Uno dice que es frágil, vulnerable, que casi nada perdura... todo eso que viene fácilmente, cuando uno se pone a escribir un poema, o a mirar fijamente unas nubes. Pero solo lo siente -lo siente de verdad- si acaba de romperse, o le ha llegado un don que lo compone, misteriosamente.
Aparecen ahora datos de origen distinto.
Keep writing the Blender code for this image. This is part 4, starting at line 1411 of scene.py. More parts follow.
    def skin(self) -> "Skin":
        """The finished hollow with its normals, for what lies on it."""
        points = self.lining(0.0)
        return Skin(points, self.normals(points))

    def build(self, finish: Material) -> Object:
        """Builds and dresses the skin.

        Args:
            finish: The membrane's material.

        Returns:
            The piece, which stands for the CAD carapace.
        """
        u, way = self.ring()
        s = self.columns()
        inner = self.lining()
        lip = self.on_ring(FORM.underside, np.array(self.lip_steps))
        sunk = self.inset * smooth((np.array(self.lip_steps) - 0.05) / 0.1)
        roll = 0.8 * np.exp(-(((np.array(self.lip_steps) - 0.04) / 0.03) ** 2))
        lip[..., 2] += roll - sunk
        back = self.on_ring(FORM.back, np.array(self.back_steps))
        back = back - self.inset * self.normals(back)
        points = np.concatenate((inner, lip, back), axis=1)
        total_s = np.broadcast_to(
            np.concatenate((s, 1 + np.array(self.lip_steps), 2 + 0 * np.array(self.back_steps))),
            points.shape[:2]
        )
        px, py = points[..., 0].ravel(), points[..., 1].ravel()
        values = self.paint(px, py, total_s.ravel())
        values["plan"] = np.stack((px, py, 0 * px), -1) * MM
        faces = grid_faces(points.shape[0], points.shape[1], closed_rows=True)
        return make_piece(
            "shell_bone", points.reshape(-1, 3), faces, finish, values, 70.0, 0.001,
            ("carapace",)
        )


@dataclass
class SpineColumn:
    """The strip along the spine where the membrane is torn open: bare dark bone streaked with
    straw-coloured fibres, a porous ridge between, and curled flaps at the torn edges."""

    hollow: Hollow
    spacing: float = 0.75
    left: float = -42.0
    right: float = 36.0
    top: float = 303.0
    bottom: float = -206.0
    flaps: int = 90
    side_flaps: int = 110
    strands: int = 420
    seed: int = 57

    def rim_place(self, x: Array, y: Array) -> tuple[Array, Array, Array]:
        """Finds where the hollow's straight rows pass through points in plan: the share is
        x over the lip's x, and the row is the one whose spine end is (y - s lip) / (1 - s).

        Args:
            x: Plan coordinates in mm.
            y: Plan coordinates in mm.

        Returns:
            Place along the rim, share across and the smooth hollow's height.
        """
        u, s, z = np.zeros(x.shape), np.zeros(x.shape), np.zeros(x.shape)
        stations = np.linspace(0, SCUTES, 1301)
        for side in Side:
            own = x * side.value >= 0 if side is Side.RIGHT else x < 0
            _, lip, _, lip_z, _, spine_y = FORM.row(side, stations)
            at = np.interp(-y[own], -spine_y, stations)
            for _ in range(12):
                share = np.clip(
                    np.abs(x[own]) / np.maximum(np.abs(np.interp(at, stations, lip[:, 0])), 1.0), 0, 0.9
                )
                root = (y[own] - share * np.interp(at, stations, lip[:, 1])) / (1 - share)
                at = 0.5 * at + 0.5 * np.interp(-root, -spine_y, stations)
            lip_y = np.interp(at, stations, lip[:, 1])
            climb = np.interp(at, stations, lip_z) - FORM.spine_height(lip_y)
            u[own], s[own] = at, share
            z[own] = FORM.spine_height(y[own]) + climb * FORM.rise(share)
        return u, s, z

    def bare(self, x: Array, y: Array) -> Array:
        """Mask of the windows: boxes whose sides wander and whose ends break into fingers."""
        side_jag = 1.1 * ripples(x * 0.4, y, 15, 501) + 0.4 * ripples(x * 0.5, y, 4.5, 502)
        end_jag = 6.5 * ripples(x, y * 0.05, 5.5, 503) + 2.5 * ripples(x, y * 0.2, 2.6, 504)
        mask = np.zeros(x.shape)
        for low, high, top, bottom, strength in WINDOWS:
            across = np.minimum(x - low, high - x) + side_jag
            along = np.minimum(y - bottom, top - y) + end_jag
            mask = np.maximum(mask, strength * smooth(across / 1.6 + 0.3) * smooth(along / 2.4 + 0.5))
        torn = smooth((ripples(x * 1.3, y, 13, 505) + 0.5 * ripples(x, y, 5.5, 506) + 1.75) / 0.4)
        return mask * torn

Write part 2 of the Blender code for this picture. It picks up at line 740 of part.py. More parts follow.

Pensaba esto porque, llevo un agosto de lecturas. Tras mucho, mucho tiempo, he podido leer dos horas seguidas -reconozco que incluso tres, algunas veces, mea gloria!-. Y qué distinto se lee entonces: más entrega lectora, más matices... Cuando es invierno, en la trinchera, casi siempre es tiempo robado. Se mezclan los aromas de la vida. Y uno escribe sus cosas de lectura a menudo con algo de prisa. Piensa que con más tiempo escribiría, quizás, otras cosas; más hondas, también. No lo sabe con certeza. Pero luego, al llegar esos momentos de don, se sale uno del parapeto y corre con el libro en las manos, y ya no tiene tantas ganas de escribir.
¿Y entonces, leí bien?
¿Y ahora, es que leer es solo esos momentos de gracia?
Ay, qué fragilidad esta de la lectura, de uno. Será la levedad del ser. Pero se gana en ligereza, que al pasar del tiempo, no es pequeño tesoro.